Like this court’s standing requirement, Rule 23 has been a mainstay of
Superior Court civil practice for decades,11 the time-tested framework within
which suits for damages by class-members “as representative parties,” Rule 23 (a),
have been maintained. The detailed procedures it contains and the authority it
invests in the court to administer them address the concerns of constitutional
fairness and case management that arise in suits brought on behalf of potentially
large numbers of absent class-members. As in Grayson, we believe that before the
Council is understood to have abrogated or repealed the rule’s application to
representative suits under the CPPA, it must be seen to have done so
unambiguously — “clear[ly] or explicit[ly].” Grayson, 15 A.3d at 242. Especially
10
“[O]ur reading of the legislative and drafting history,” we said, “indicates
that the Council expressly sought to augment the remedies available to enforce the
CPPA under a revised § 28-3905 (k)(1) by providing for injunctive relief and
merchant disgorgement of ill-gotten gains . . . and by expanding [the District
Attorney General’s] authority” in enforcing consumer protection. Grayson, 15
A.3d at 245.
11
This court’s decisions citing the rule go back at least to Smith v. Murphy,
294 A.2d 357, 360 (D.C. 1972), shortly after the Superior Court was established.
19
when the alternative, as Judge Bartnoff stated in the Margolis opinion cited at the
outset, is to force trial judges to “make up new rules [on an ad hoc basis] in CPPA
representative actions for damages,” Margolis, 2009 D.C. Super. LEXIS 8, at *14,
we choose instead to require explicit proof of the Council’s intent for this pro tanto
repeal of procedures that arguably are as important to the Superior Court’s
“judicial self-governance,” Warth v. Seldin, 422 U.S. 490, 500 (1975), as the
injury-in-fact requirement we have imposed on ourselves.

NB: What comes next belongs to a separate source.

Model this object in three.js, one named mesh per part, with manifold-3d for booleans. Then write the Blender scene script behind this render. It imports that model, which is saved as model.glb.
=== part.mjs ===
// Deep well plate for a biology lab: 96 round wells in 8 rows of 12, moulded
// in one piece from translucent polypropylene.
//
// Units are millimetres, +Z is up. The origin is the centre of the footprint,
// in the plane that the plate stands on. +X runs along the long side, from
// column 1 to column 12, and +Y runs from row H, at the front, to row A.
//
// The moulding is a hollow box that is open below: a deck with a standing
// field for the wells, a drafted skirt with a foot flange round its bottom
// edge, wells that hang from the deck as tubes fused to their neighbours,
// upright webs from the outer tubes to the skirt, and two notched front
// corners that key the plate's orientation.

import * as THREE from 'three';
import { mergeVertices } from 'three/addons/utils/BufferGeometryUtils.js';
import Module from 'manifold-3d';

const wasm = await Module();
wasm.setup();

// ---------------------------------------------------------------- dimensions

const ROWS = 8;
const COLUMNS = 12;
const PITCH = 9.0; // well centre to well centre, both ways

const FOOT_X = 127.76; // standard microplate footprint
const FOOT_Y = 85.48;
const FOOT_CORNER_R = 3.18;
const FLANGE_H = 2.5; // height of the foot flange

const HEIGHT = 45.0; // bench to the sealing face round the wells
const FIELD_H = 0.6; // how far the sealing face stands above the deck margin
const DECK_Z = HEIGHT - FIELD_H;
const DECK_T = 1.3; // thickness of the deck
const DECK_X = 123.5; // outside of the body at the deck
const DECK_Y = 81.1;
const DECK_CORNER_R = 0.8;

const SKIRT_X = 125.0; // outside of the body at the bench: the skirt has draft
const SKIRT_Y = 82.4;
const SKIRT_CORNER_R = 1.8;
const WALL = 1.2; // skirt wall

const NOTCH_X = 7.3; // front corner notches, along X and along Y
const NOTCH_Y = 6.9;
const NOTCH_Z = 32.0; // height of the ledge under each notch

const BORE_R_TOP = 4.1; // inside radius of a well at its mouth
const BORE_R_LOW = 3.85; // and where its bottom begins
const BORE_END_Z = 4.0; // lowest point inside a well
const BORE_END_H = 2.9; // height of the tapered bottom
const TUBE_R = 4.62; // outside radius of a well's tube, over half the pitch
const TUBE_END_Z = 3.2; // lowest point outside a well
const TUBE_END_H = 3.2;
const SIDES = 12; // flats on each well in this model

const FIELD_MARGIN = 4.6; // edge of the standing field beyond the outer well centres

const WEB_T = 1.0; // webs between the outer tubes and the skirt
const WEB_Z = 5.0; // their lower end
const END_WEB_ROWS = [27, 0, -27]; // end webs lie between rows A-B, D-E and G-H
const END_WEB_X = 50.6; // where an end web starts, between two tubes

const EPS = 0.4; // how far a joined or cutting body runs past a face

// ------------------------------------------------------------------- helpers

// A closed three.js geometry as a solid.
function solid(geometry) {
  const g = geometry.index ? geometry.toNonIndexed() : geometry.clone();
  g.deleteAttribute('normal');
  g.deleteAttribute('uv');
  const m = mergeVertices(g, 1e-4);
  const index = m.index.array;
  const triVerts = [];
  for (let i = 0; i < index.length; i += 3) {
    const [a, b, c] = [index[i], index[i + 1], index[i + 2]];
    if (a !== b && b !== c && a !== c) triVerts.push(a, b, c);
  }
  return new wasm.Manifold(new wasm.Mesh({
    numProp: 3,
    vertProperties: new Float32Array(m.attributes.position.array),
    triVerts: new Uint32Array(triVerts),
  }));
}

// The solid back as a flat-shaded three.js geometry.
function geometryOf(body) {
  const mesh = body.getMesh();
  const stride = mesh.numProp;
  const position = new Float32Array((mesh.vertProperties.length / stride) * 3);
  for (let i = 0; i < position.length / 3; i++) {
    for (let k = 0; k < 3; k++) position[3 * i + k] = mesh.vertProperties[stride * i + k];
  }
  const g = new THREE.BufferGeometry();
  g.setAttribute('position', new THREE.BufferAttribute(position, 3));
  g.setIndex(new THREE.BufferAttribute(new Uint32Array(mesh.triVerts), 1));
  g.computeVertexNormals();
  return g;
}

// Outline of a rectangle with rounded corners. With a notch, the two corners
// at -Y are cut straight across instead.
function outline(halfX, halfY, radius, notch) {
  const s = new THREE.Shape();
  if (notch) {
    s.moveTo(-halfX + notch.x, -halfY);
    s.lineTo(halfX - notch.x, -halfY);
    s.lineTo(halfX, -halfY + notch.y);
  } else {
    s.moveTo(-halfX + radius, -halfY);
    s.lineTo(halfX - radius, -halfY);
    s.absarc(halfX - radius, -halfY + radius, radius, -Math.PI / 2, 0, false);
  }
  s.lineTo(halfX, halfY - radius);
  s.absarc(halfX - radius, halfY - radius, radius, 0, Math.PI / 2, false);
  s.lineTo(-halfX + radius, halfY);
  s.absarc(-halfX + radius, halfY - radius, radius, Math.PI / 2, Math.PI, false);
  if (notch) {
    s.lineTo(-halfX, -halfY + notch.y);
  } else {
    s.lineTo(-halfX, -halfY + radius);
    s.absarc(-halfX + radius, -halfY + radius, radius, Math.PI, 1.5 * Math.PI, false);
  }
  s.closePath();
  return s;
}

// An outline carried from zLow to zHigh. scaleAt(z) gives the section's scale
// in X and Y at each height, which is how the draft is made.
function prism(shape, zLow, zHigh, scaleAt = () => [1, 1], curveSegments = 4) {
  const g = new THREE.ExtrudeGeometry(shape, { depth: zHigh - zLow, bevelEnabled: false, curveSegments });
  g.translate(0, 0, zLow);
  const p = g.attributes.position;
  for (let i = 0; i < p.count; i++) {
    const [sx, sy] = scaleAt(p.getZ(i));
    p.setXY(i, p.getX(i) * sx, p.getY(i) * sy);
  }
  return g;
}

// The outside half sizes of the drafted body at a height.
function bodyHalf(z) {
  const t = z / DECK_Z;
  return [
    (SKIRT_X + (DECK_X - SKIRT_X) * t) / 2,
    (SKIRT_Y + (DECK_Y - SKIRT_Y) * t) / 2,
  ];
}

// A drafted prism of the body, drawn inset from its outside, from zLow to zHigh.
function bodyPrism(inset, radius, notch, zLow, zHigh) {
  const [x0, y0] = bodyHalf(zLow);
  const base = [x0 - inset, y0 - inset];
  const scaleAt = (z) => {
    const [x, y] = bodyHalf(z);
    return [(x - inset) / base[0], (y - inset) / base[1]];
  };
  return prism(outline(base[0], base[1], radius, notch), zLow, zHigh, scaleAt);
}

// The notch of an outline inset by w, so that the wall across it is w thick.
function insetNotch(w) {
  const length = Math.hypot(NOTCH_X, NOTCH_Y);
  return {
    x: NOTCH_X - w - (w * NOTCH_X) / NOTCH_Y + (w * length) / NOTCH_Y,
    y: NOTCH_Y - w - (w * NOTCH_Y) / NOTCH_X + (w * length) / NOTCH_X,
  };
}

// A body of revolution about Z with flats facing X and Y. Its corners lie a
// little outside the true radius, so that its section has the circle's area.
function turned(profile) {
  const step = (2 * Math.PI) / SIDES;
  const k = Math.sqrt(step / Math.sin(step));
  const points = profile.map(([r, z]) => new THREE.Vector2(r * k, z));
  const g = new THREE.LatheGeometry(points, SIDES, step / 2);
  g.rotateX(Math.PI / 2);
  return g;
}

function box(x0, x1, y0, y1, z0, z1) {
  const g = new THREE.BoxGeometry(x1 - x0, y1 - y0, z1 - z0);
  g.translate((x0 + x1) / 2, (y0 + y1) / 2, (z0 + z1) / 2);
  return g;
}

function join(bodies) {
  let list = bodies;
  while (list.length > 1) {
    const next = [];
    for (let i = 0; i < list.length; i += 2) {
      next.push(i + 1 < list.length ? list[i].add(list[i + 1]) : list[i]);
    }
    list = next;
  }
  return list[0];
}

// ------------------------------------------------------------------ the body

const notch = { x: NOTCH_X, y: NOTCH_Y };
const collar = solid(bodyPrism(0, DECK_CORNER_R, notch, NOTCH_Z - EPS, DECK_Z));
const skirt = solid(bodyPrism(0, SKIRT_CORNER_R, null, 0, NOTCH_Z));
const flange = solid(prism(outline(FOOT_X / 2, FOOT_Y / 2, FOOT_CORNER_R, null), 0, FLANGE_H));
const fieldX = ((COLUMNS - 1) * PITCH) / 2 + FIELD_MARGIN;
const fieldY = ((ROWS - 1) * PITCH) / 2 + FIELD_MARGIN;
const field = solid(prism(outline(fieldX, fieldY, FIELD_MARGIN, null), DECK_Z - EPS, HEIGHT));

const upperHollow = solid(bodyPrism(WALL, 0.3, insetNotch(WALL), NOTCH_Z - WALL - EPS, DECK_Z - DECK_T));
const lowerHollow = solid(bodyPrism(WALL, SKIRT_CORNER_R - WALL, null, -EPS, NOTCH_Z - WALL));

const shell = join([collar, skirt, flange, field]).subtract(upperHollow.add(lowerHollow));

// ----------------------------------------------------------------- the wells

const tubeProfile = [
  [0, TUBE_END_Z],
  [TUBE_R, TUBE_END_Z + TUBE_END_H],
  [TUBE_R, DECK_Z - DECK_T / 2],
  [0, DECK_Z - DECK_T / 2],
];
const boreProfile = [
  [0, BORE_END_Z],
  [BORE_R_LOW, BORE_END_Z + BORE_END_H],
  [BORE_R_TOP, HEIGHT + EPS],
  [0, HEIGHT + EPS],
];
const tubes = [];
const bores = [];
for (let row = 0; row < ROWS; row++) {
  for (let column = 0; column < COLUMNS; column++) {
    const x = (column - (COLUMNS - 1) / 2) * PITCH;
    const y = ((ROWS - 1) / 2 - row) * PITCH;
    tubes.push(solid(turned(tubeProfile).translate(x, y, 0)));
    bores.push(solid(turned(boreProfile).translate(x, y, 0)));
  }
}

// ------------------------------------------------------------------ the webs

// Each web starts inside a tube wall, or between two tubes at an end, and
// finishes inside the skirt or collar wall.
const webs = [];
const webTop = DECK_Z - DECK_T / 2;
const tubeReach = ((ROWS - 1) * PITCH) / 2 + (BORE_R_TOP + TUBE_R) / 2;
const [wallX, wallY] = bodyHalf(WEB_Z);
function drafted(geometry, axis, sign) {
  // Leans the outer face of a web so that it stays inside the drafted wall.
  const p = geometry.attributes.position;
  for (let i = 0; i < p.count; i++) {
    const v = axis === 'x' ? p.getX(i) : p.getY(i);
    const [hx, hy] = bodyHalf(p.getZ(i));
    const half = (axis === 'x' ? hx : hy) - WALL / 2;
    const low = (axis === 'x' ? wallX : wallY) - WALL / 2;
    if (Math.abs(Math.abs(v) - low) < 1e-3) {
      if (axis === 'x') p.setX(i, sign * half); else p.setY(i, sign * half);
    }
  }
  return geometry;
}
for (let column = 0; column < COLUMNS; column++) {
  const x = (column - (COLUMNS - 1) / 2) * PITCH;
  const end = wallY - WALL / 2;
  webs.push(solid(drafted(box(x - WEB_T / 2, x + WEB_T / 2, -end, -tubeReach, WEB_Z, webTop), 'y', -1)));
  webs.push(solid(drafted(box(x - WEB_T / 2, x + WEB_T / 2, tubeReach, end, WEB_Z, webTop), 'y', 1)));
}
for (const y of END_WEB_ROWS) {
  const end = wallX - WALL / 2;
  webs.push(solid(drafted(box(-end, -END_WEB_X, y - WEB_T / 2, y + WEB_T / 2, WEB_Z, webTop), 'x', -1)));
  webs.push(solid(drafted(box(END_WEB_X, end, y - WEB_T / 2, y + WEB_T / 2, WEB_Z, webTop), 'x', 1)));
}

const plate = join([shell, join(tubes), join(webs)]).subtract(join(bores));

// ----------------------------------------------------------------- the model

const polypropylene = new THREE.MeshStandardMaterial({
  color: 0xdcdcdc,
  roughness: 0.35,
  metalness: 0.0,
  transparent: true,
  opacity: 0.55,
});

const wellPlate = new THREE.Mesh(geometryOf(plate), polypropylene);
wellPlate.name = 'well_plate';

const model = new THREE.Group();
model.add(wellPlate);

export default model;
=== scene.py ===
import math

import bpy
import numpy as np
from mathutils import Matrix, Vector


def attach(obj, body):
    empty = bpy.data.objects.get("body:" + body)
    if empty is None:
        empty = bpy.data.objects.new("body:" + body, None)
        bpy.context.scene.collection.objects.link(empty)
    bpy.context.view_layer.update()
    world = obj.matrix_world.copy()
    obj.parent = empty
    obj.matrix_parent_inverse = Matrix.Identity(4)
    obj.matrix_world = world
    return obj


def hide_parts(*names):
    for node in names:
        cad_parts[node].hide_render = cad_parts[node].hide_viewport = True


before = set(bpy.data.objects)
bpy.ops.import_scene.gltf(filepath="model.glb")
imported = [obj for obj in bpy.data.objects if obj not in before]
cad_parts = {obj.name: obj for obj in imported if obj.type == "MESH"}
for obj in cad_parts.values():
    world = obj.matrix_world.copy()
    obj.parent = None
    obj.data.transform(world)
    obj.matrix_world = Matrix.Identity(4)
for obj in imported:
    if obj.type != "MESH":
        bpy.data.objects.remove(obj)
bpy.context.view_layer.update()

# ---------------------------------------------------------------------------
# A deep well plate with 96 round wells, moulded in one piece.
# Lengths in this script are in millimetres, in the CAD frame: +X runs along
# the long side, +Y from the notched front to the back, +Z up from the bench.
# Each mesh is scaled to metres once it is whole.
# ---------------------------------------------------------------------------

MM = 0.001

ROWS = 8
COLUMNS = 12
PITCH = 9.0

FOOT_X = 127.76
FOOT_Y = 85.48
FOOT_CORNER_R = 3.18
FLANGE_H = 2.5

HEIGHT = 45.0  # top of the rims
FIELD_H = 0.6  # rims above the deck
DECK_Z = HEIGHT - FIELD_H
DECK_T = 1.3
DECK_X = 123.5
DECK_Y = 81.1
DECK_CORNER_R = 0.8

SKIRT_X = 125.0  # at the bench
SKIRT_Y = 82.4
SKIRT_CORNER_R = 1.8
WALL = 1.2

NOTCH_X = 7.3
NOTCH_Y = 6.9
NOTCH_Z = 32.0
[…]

Rotunda has furnished us with no unambiguous evidence, in the 2000
amendments or the supporting legislative history, that the Council meant to
displace the Rule 23 framework in favor of improvised due process and
management devices for a whole sub-set of representative actions. Nor do we
agree with the District’s suggestion that “[i]f the Council intended representative
actions for damages on behalf of the general public to be treated like class actions,”
the CPPA’s language recognizing such suits “was completely unnecessary” and
“superfluous.” Brief for the District of Columbia at 8.12 Beyond the fact that “the
canon against surplusage is not an absolute rule,” Marx v. General Revenue Corp.,
12
This is so, it says, because “aggrieved persons have always been able to
bring a class action for violations of the CPPA.” Id. at 7-8, citing e.g., Ford,
supra.
20
133 S. Ct. 1166, 1177 (2013), the Council’s affirmation of the right to bring
representative suits within the framework of Rule 23 would be wholly consistent
with what it otherwise did in the 2000 amendments by, among other things,
expanding the remedies for proven CPPA violations, particularly in representative
suits, § 28-3905 (k)(2)(E), and enlarging the definition of who may sue — i.e., of
“person” — to include any “group of individuals however organized.” Id. § 28-
3901 (a)(1). Further, a court administering Rule 23 in a CPPA action would have
to be mindful of another “key . . . amendment” in 2002 which requires the CPPA to
“be construed and applied liberally to promote its purpose.” Grayson, 15 A.3d at
242 (quoting D.C. Code § 28-3901 (c)). The example for such sensitivity to the
statute’s purpose was set in Ford v. ChartOne, supra, where our analysis made
clear that before denying class-certification in a CPPA action, the trial court must
scrutinize a claim, for example, that individual issues of liability will predominate
over common issues so as to make the representative action unmanageable. See
908 A.2d at 89-93. Altogether, the 2000 amendments give full meaning to the
Council’s recognition of a representative suit for damages under the CPPA even if
the necessary vehicle for suits seeking class-wide damages remains Rule 23.
21
In sum, the unique challenges to procedural fairness and administration
posed by a representative suit for damages require certainty, in our view, that the
legislature has taken them into account before displacing the framework that has
governed such suits for decades in the Superior Court.13 Only a clear statement of
intention to do so by Council, which the 2000 amendments do not evince, can
provide that assurance.
For these reasons, the judgment of the Superior Court is
Affirmed.
13
The parties do not contend, nor is it the case, that further amendments to
the CPPA in 2012 make clear — retroactively — the Council’s intent in 2000 to
supplant the applicability of Rule 23 to representative suits under the statute.
“[S]uch postenactment views,” in any event, “‘form a hazardous basis for inferring
the intent’ behind a statute.” United States v. Monsanto, 491 U.S. 600, 610 (1989).